Nanoscale semiconductor technology has been a key enabler of the computing revolution. It has done so via advances in new materials and manufacturing processes that resulted in the size of the basic building block of computing systems - the logic switch and memory devices - being reduced into the nanoscale regime. Nanotechnology has provided increased computing functionality per unit volume, energy, and cost. In order for computing systems to continue to deliver substantial benefits for the foreseeable future to society at large, it is critical that the very notion of computing be examined in the light of nanoscale realities. In particular, one needs to ask what it means to compute when the very building block - the logic switch - no longer exhibits the level of determinism required by the von Neumann architecture. There needs to be a sustained and heavy investment in a nation-wide Vertically Integrated Semiconductor Ecosystem (VISE). VISE is a program in which research and development is conducted seamlessly across the entire compute stack - from applications, systems and algorithms, architectures, circuits and nanodevices, and materials.

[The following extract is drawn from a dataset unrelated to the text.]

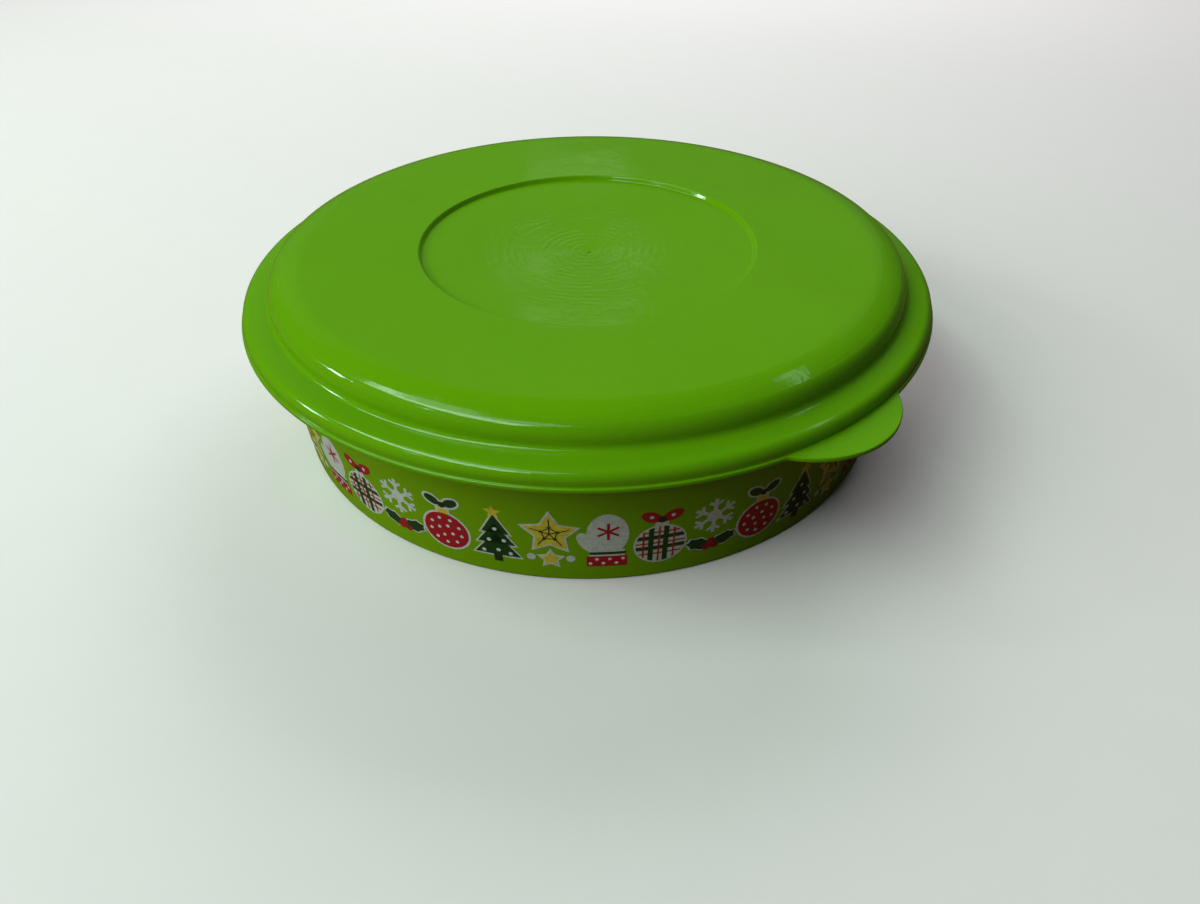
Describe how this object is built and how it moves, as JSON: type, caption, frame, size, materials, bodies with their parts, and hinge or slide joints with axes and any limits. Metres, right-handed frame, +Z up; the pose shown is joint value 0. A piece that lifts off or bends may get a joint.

A nation-wide VISE provides clear strategic advantages in ensuring the US's global superiority in semiconductors. First, a VISE provides the highest quality seed-corn for nurturing transformative ideas that are critically needed today in order for nanotechnology-inspired computing to flourish. It does so by dramatically opening up new areas of semiconductor research that are inspired and driven by new application needs. Second, a VISE creates a very high barrier to entry from foreign competitors because it is extremely hard to establish, and even harder to duplicate.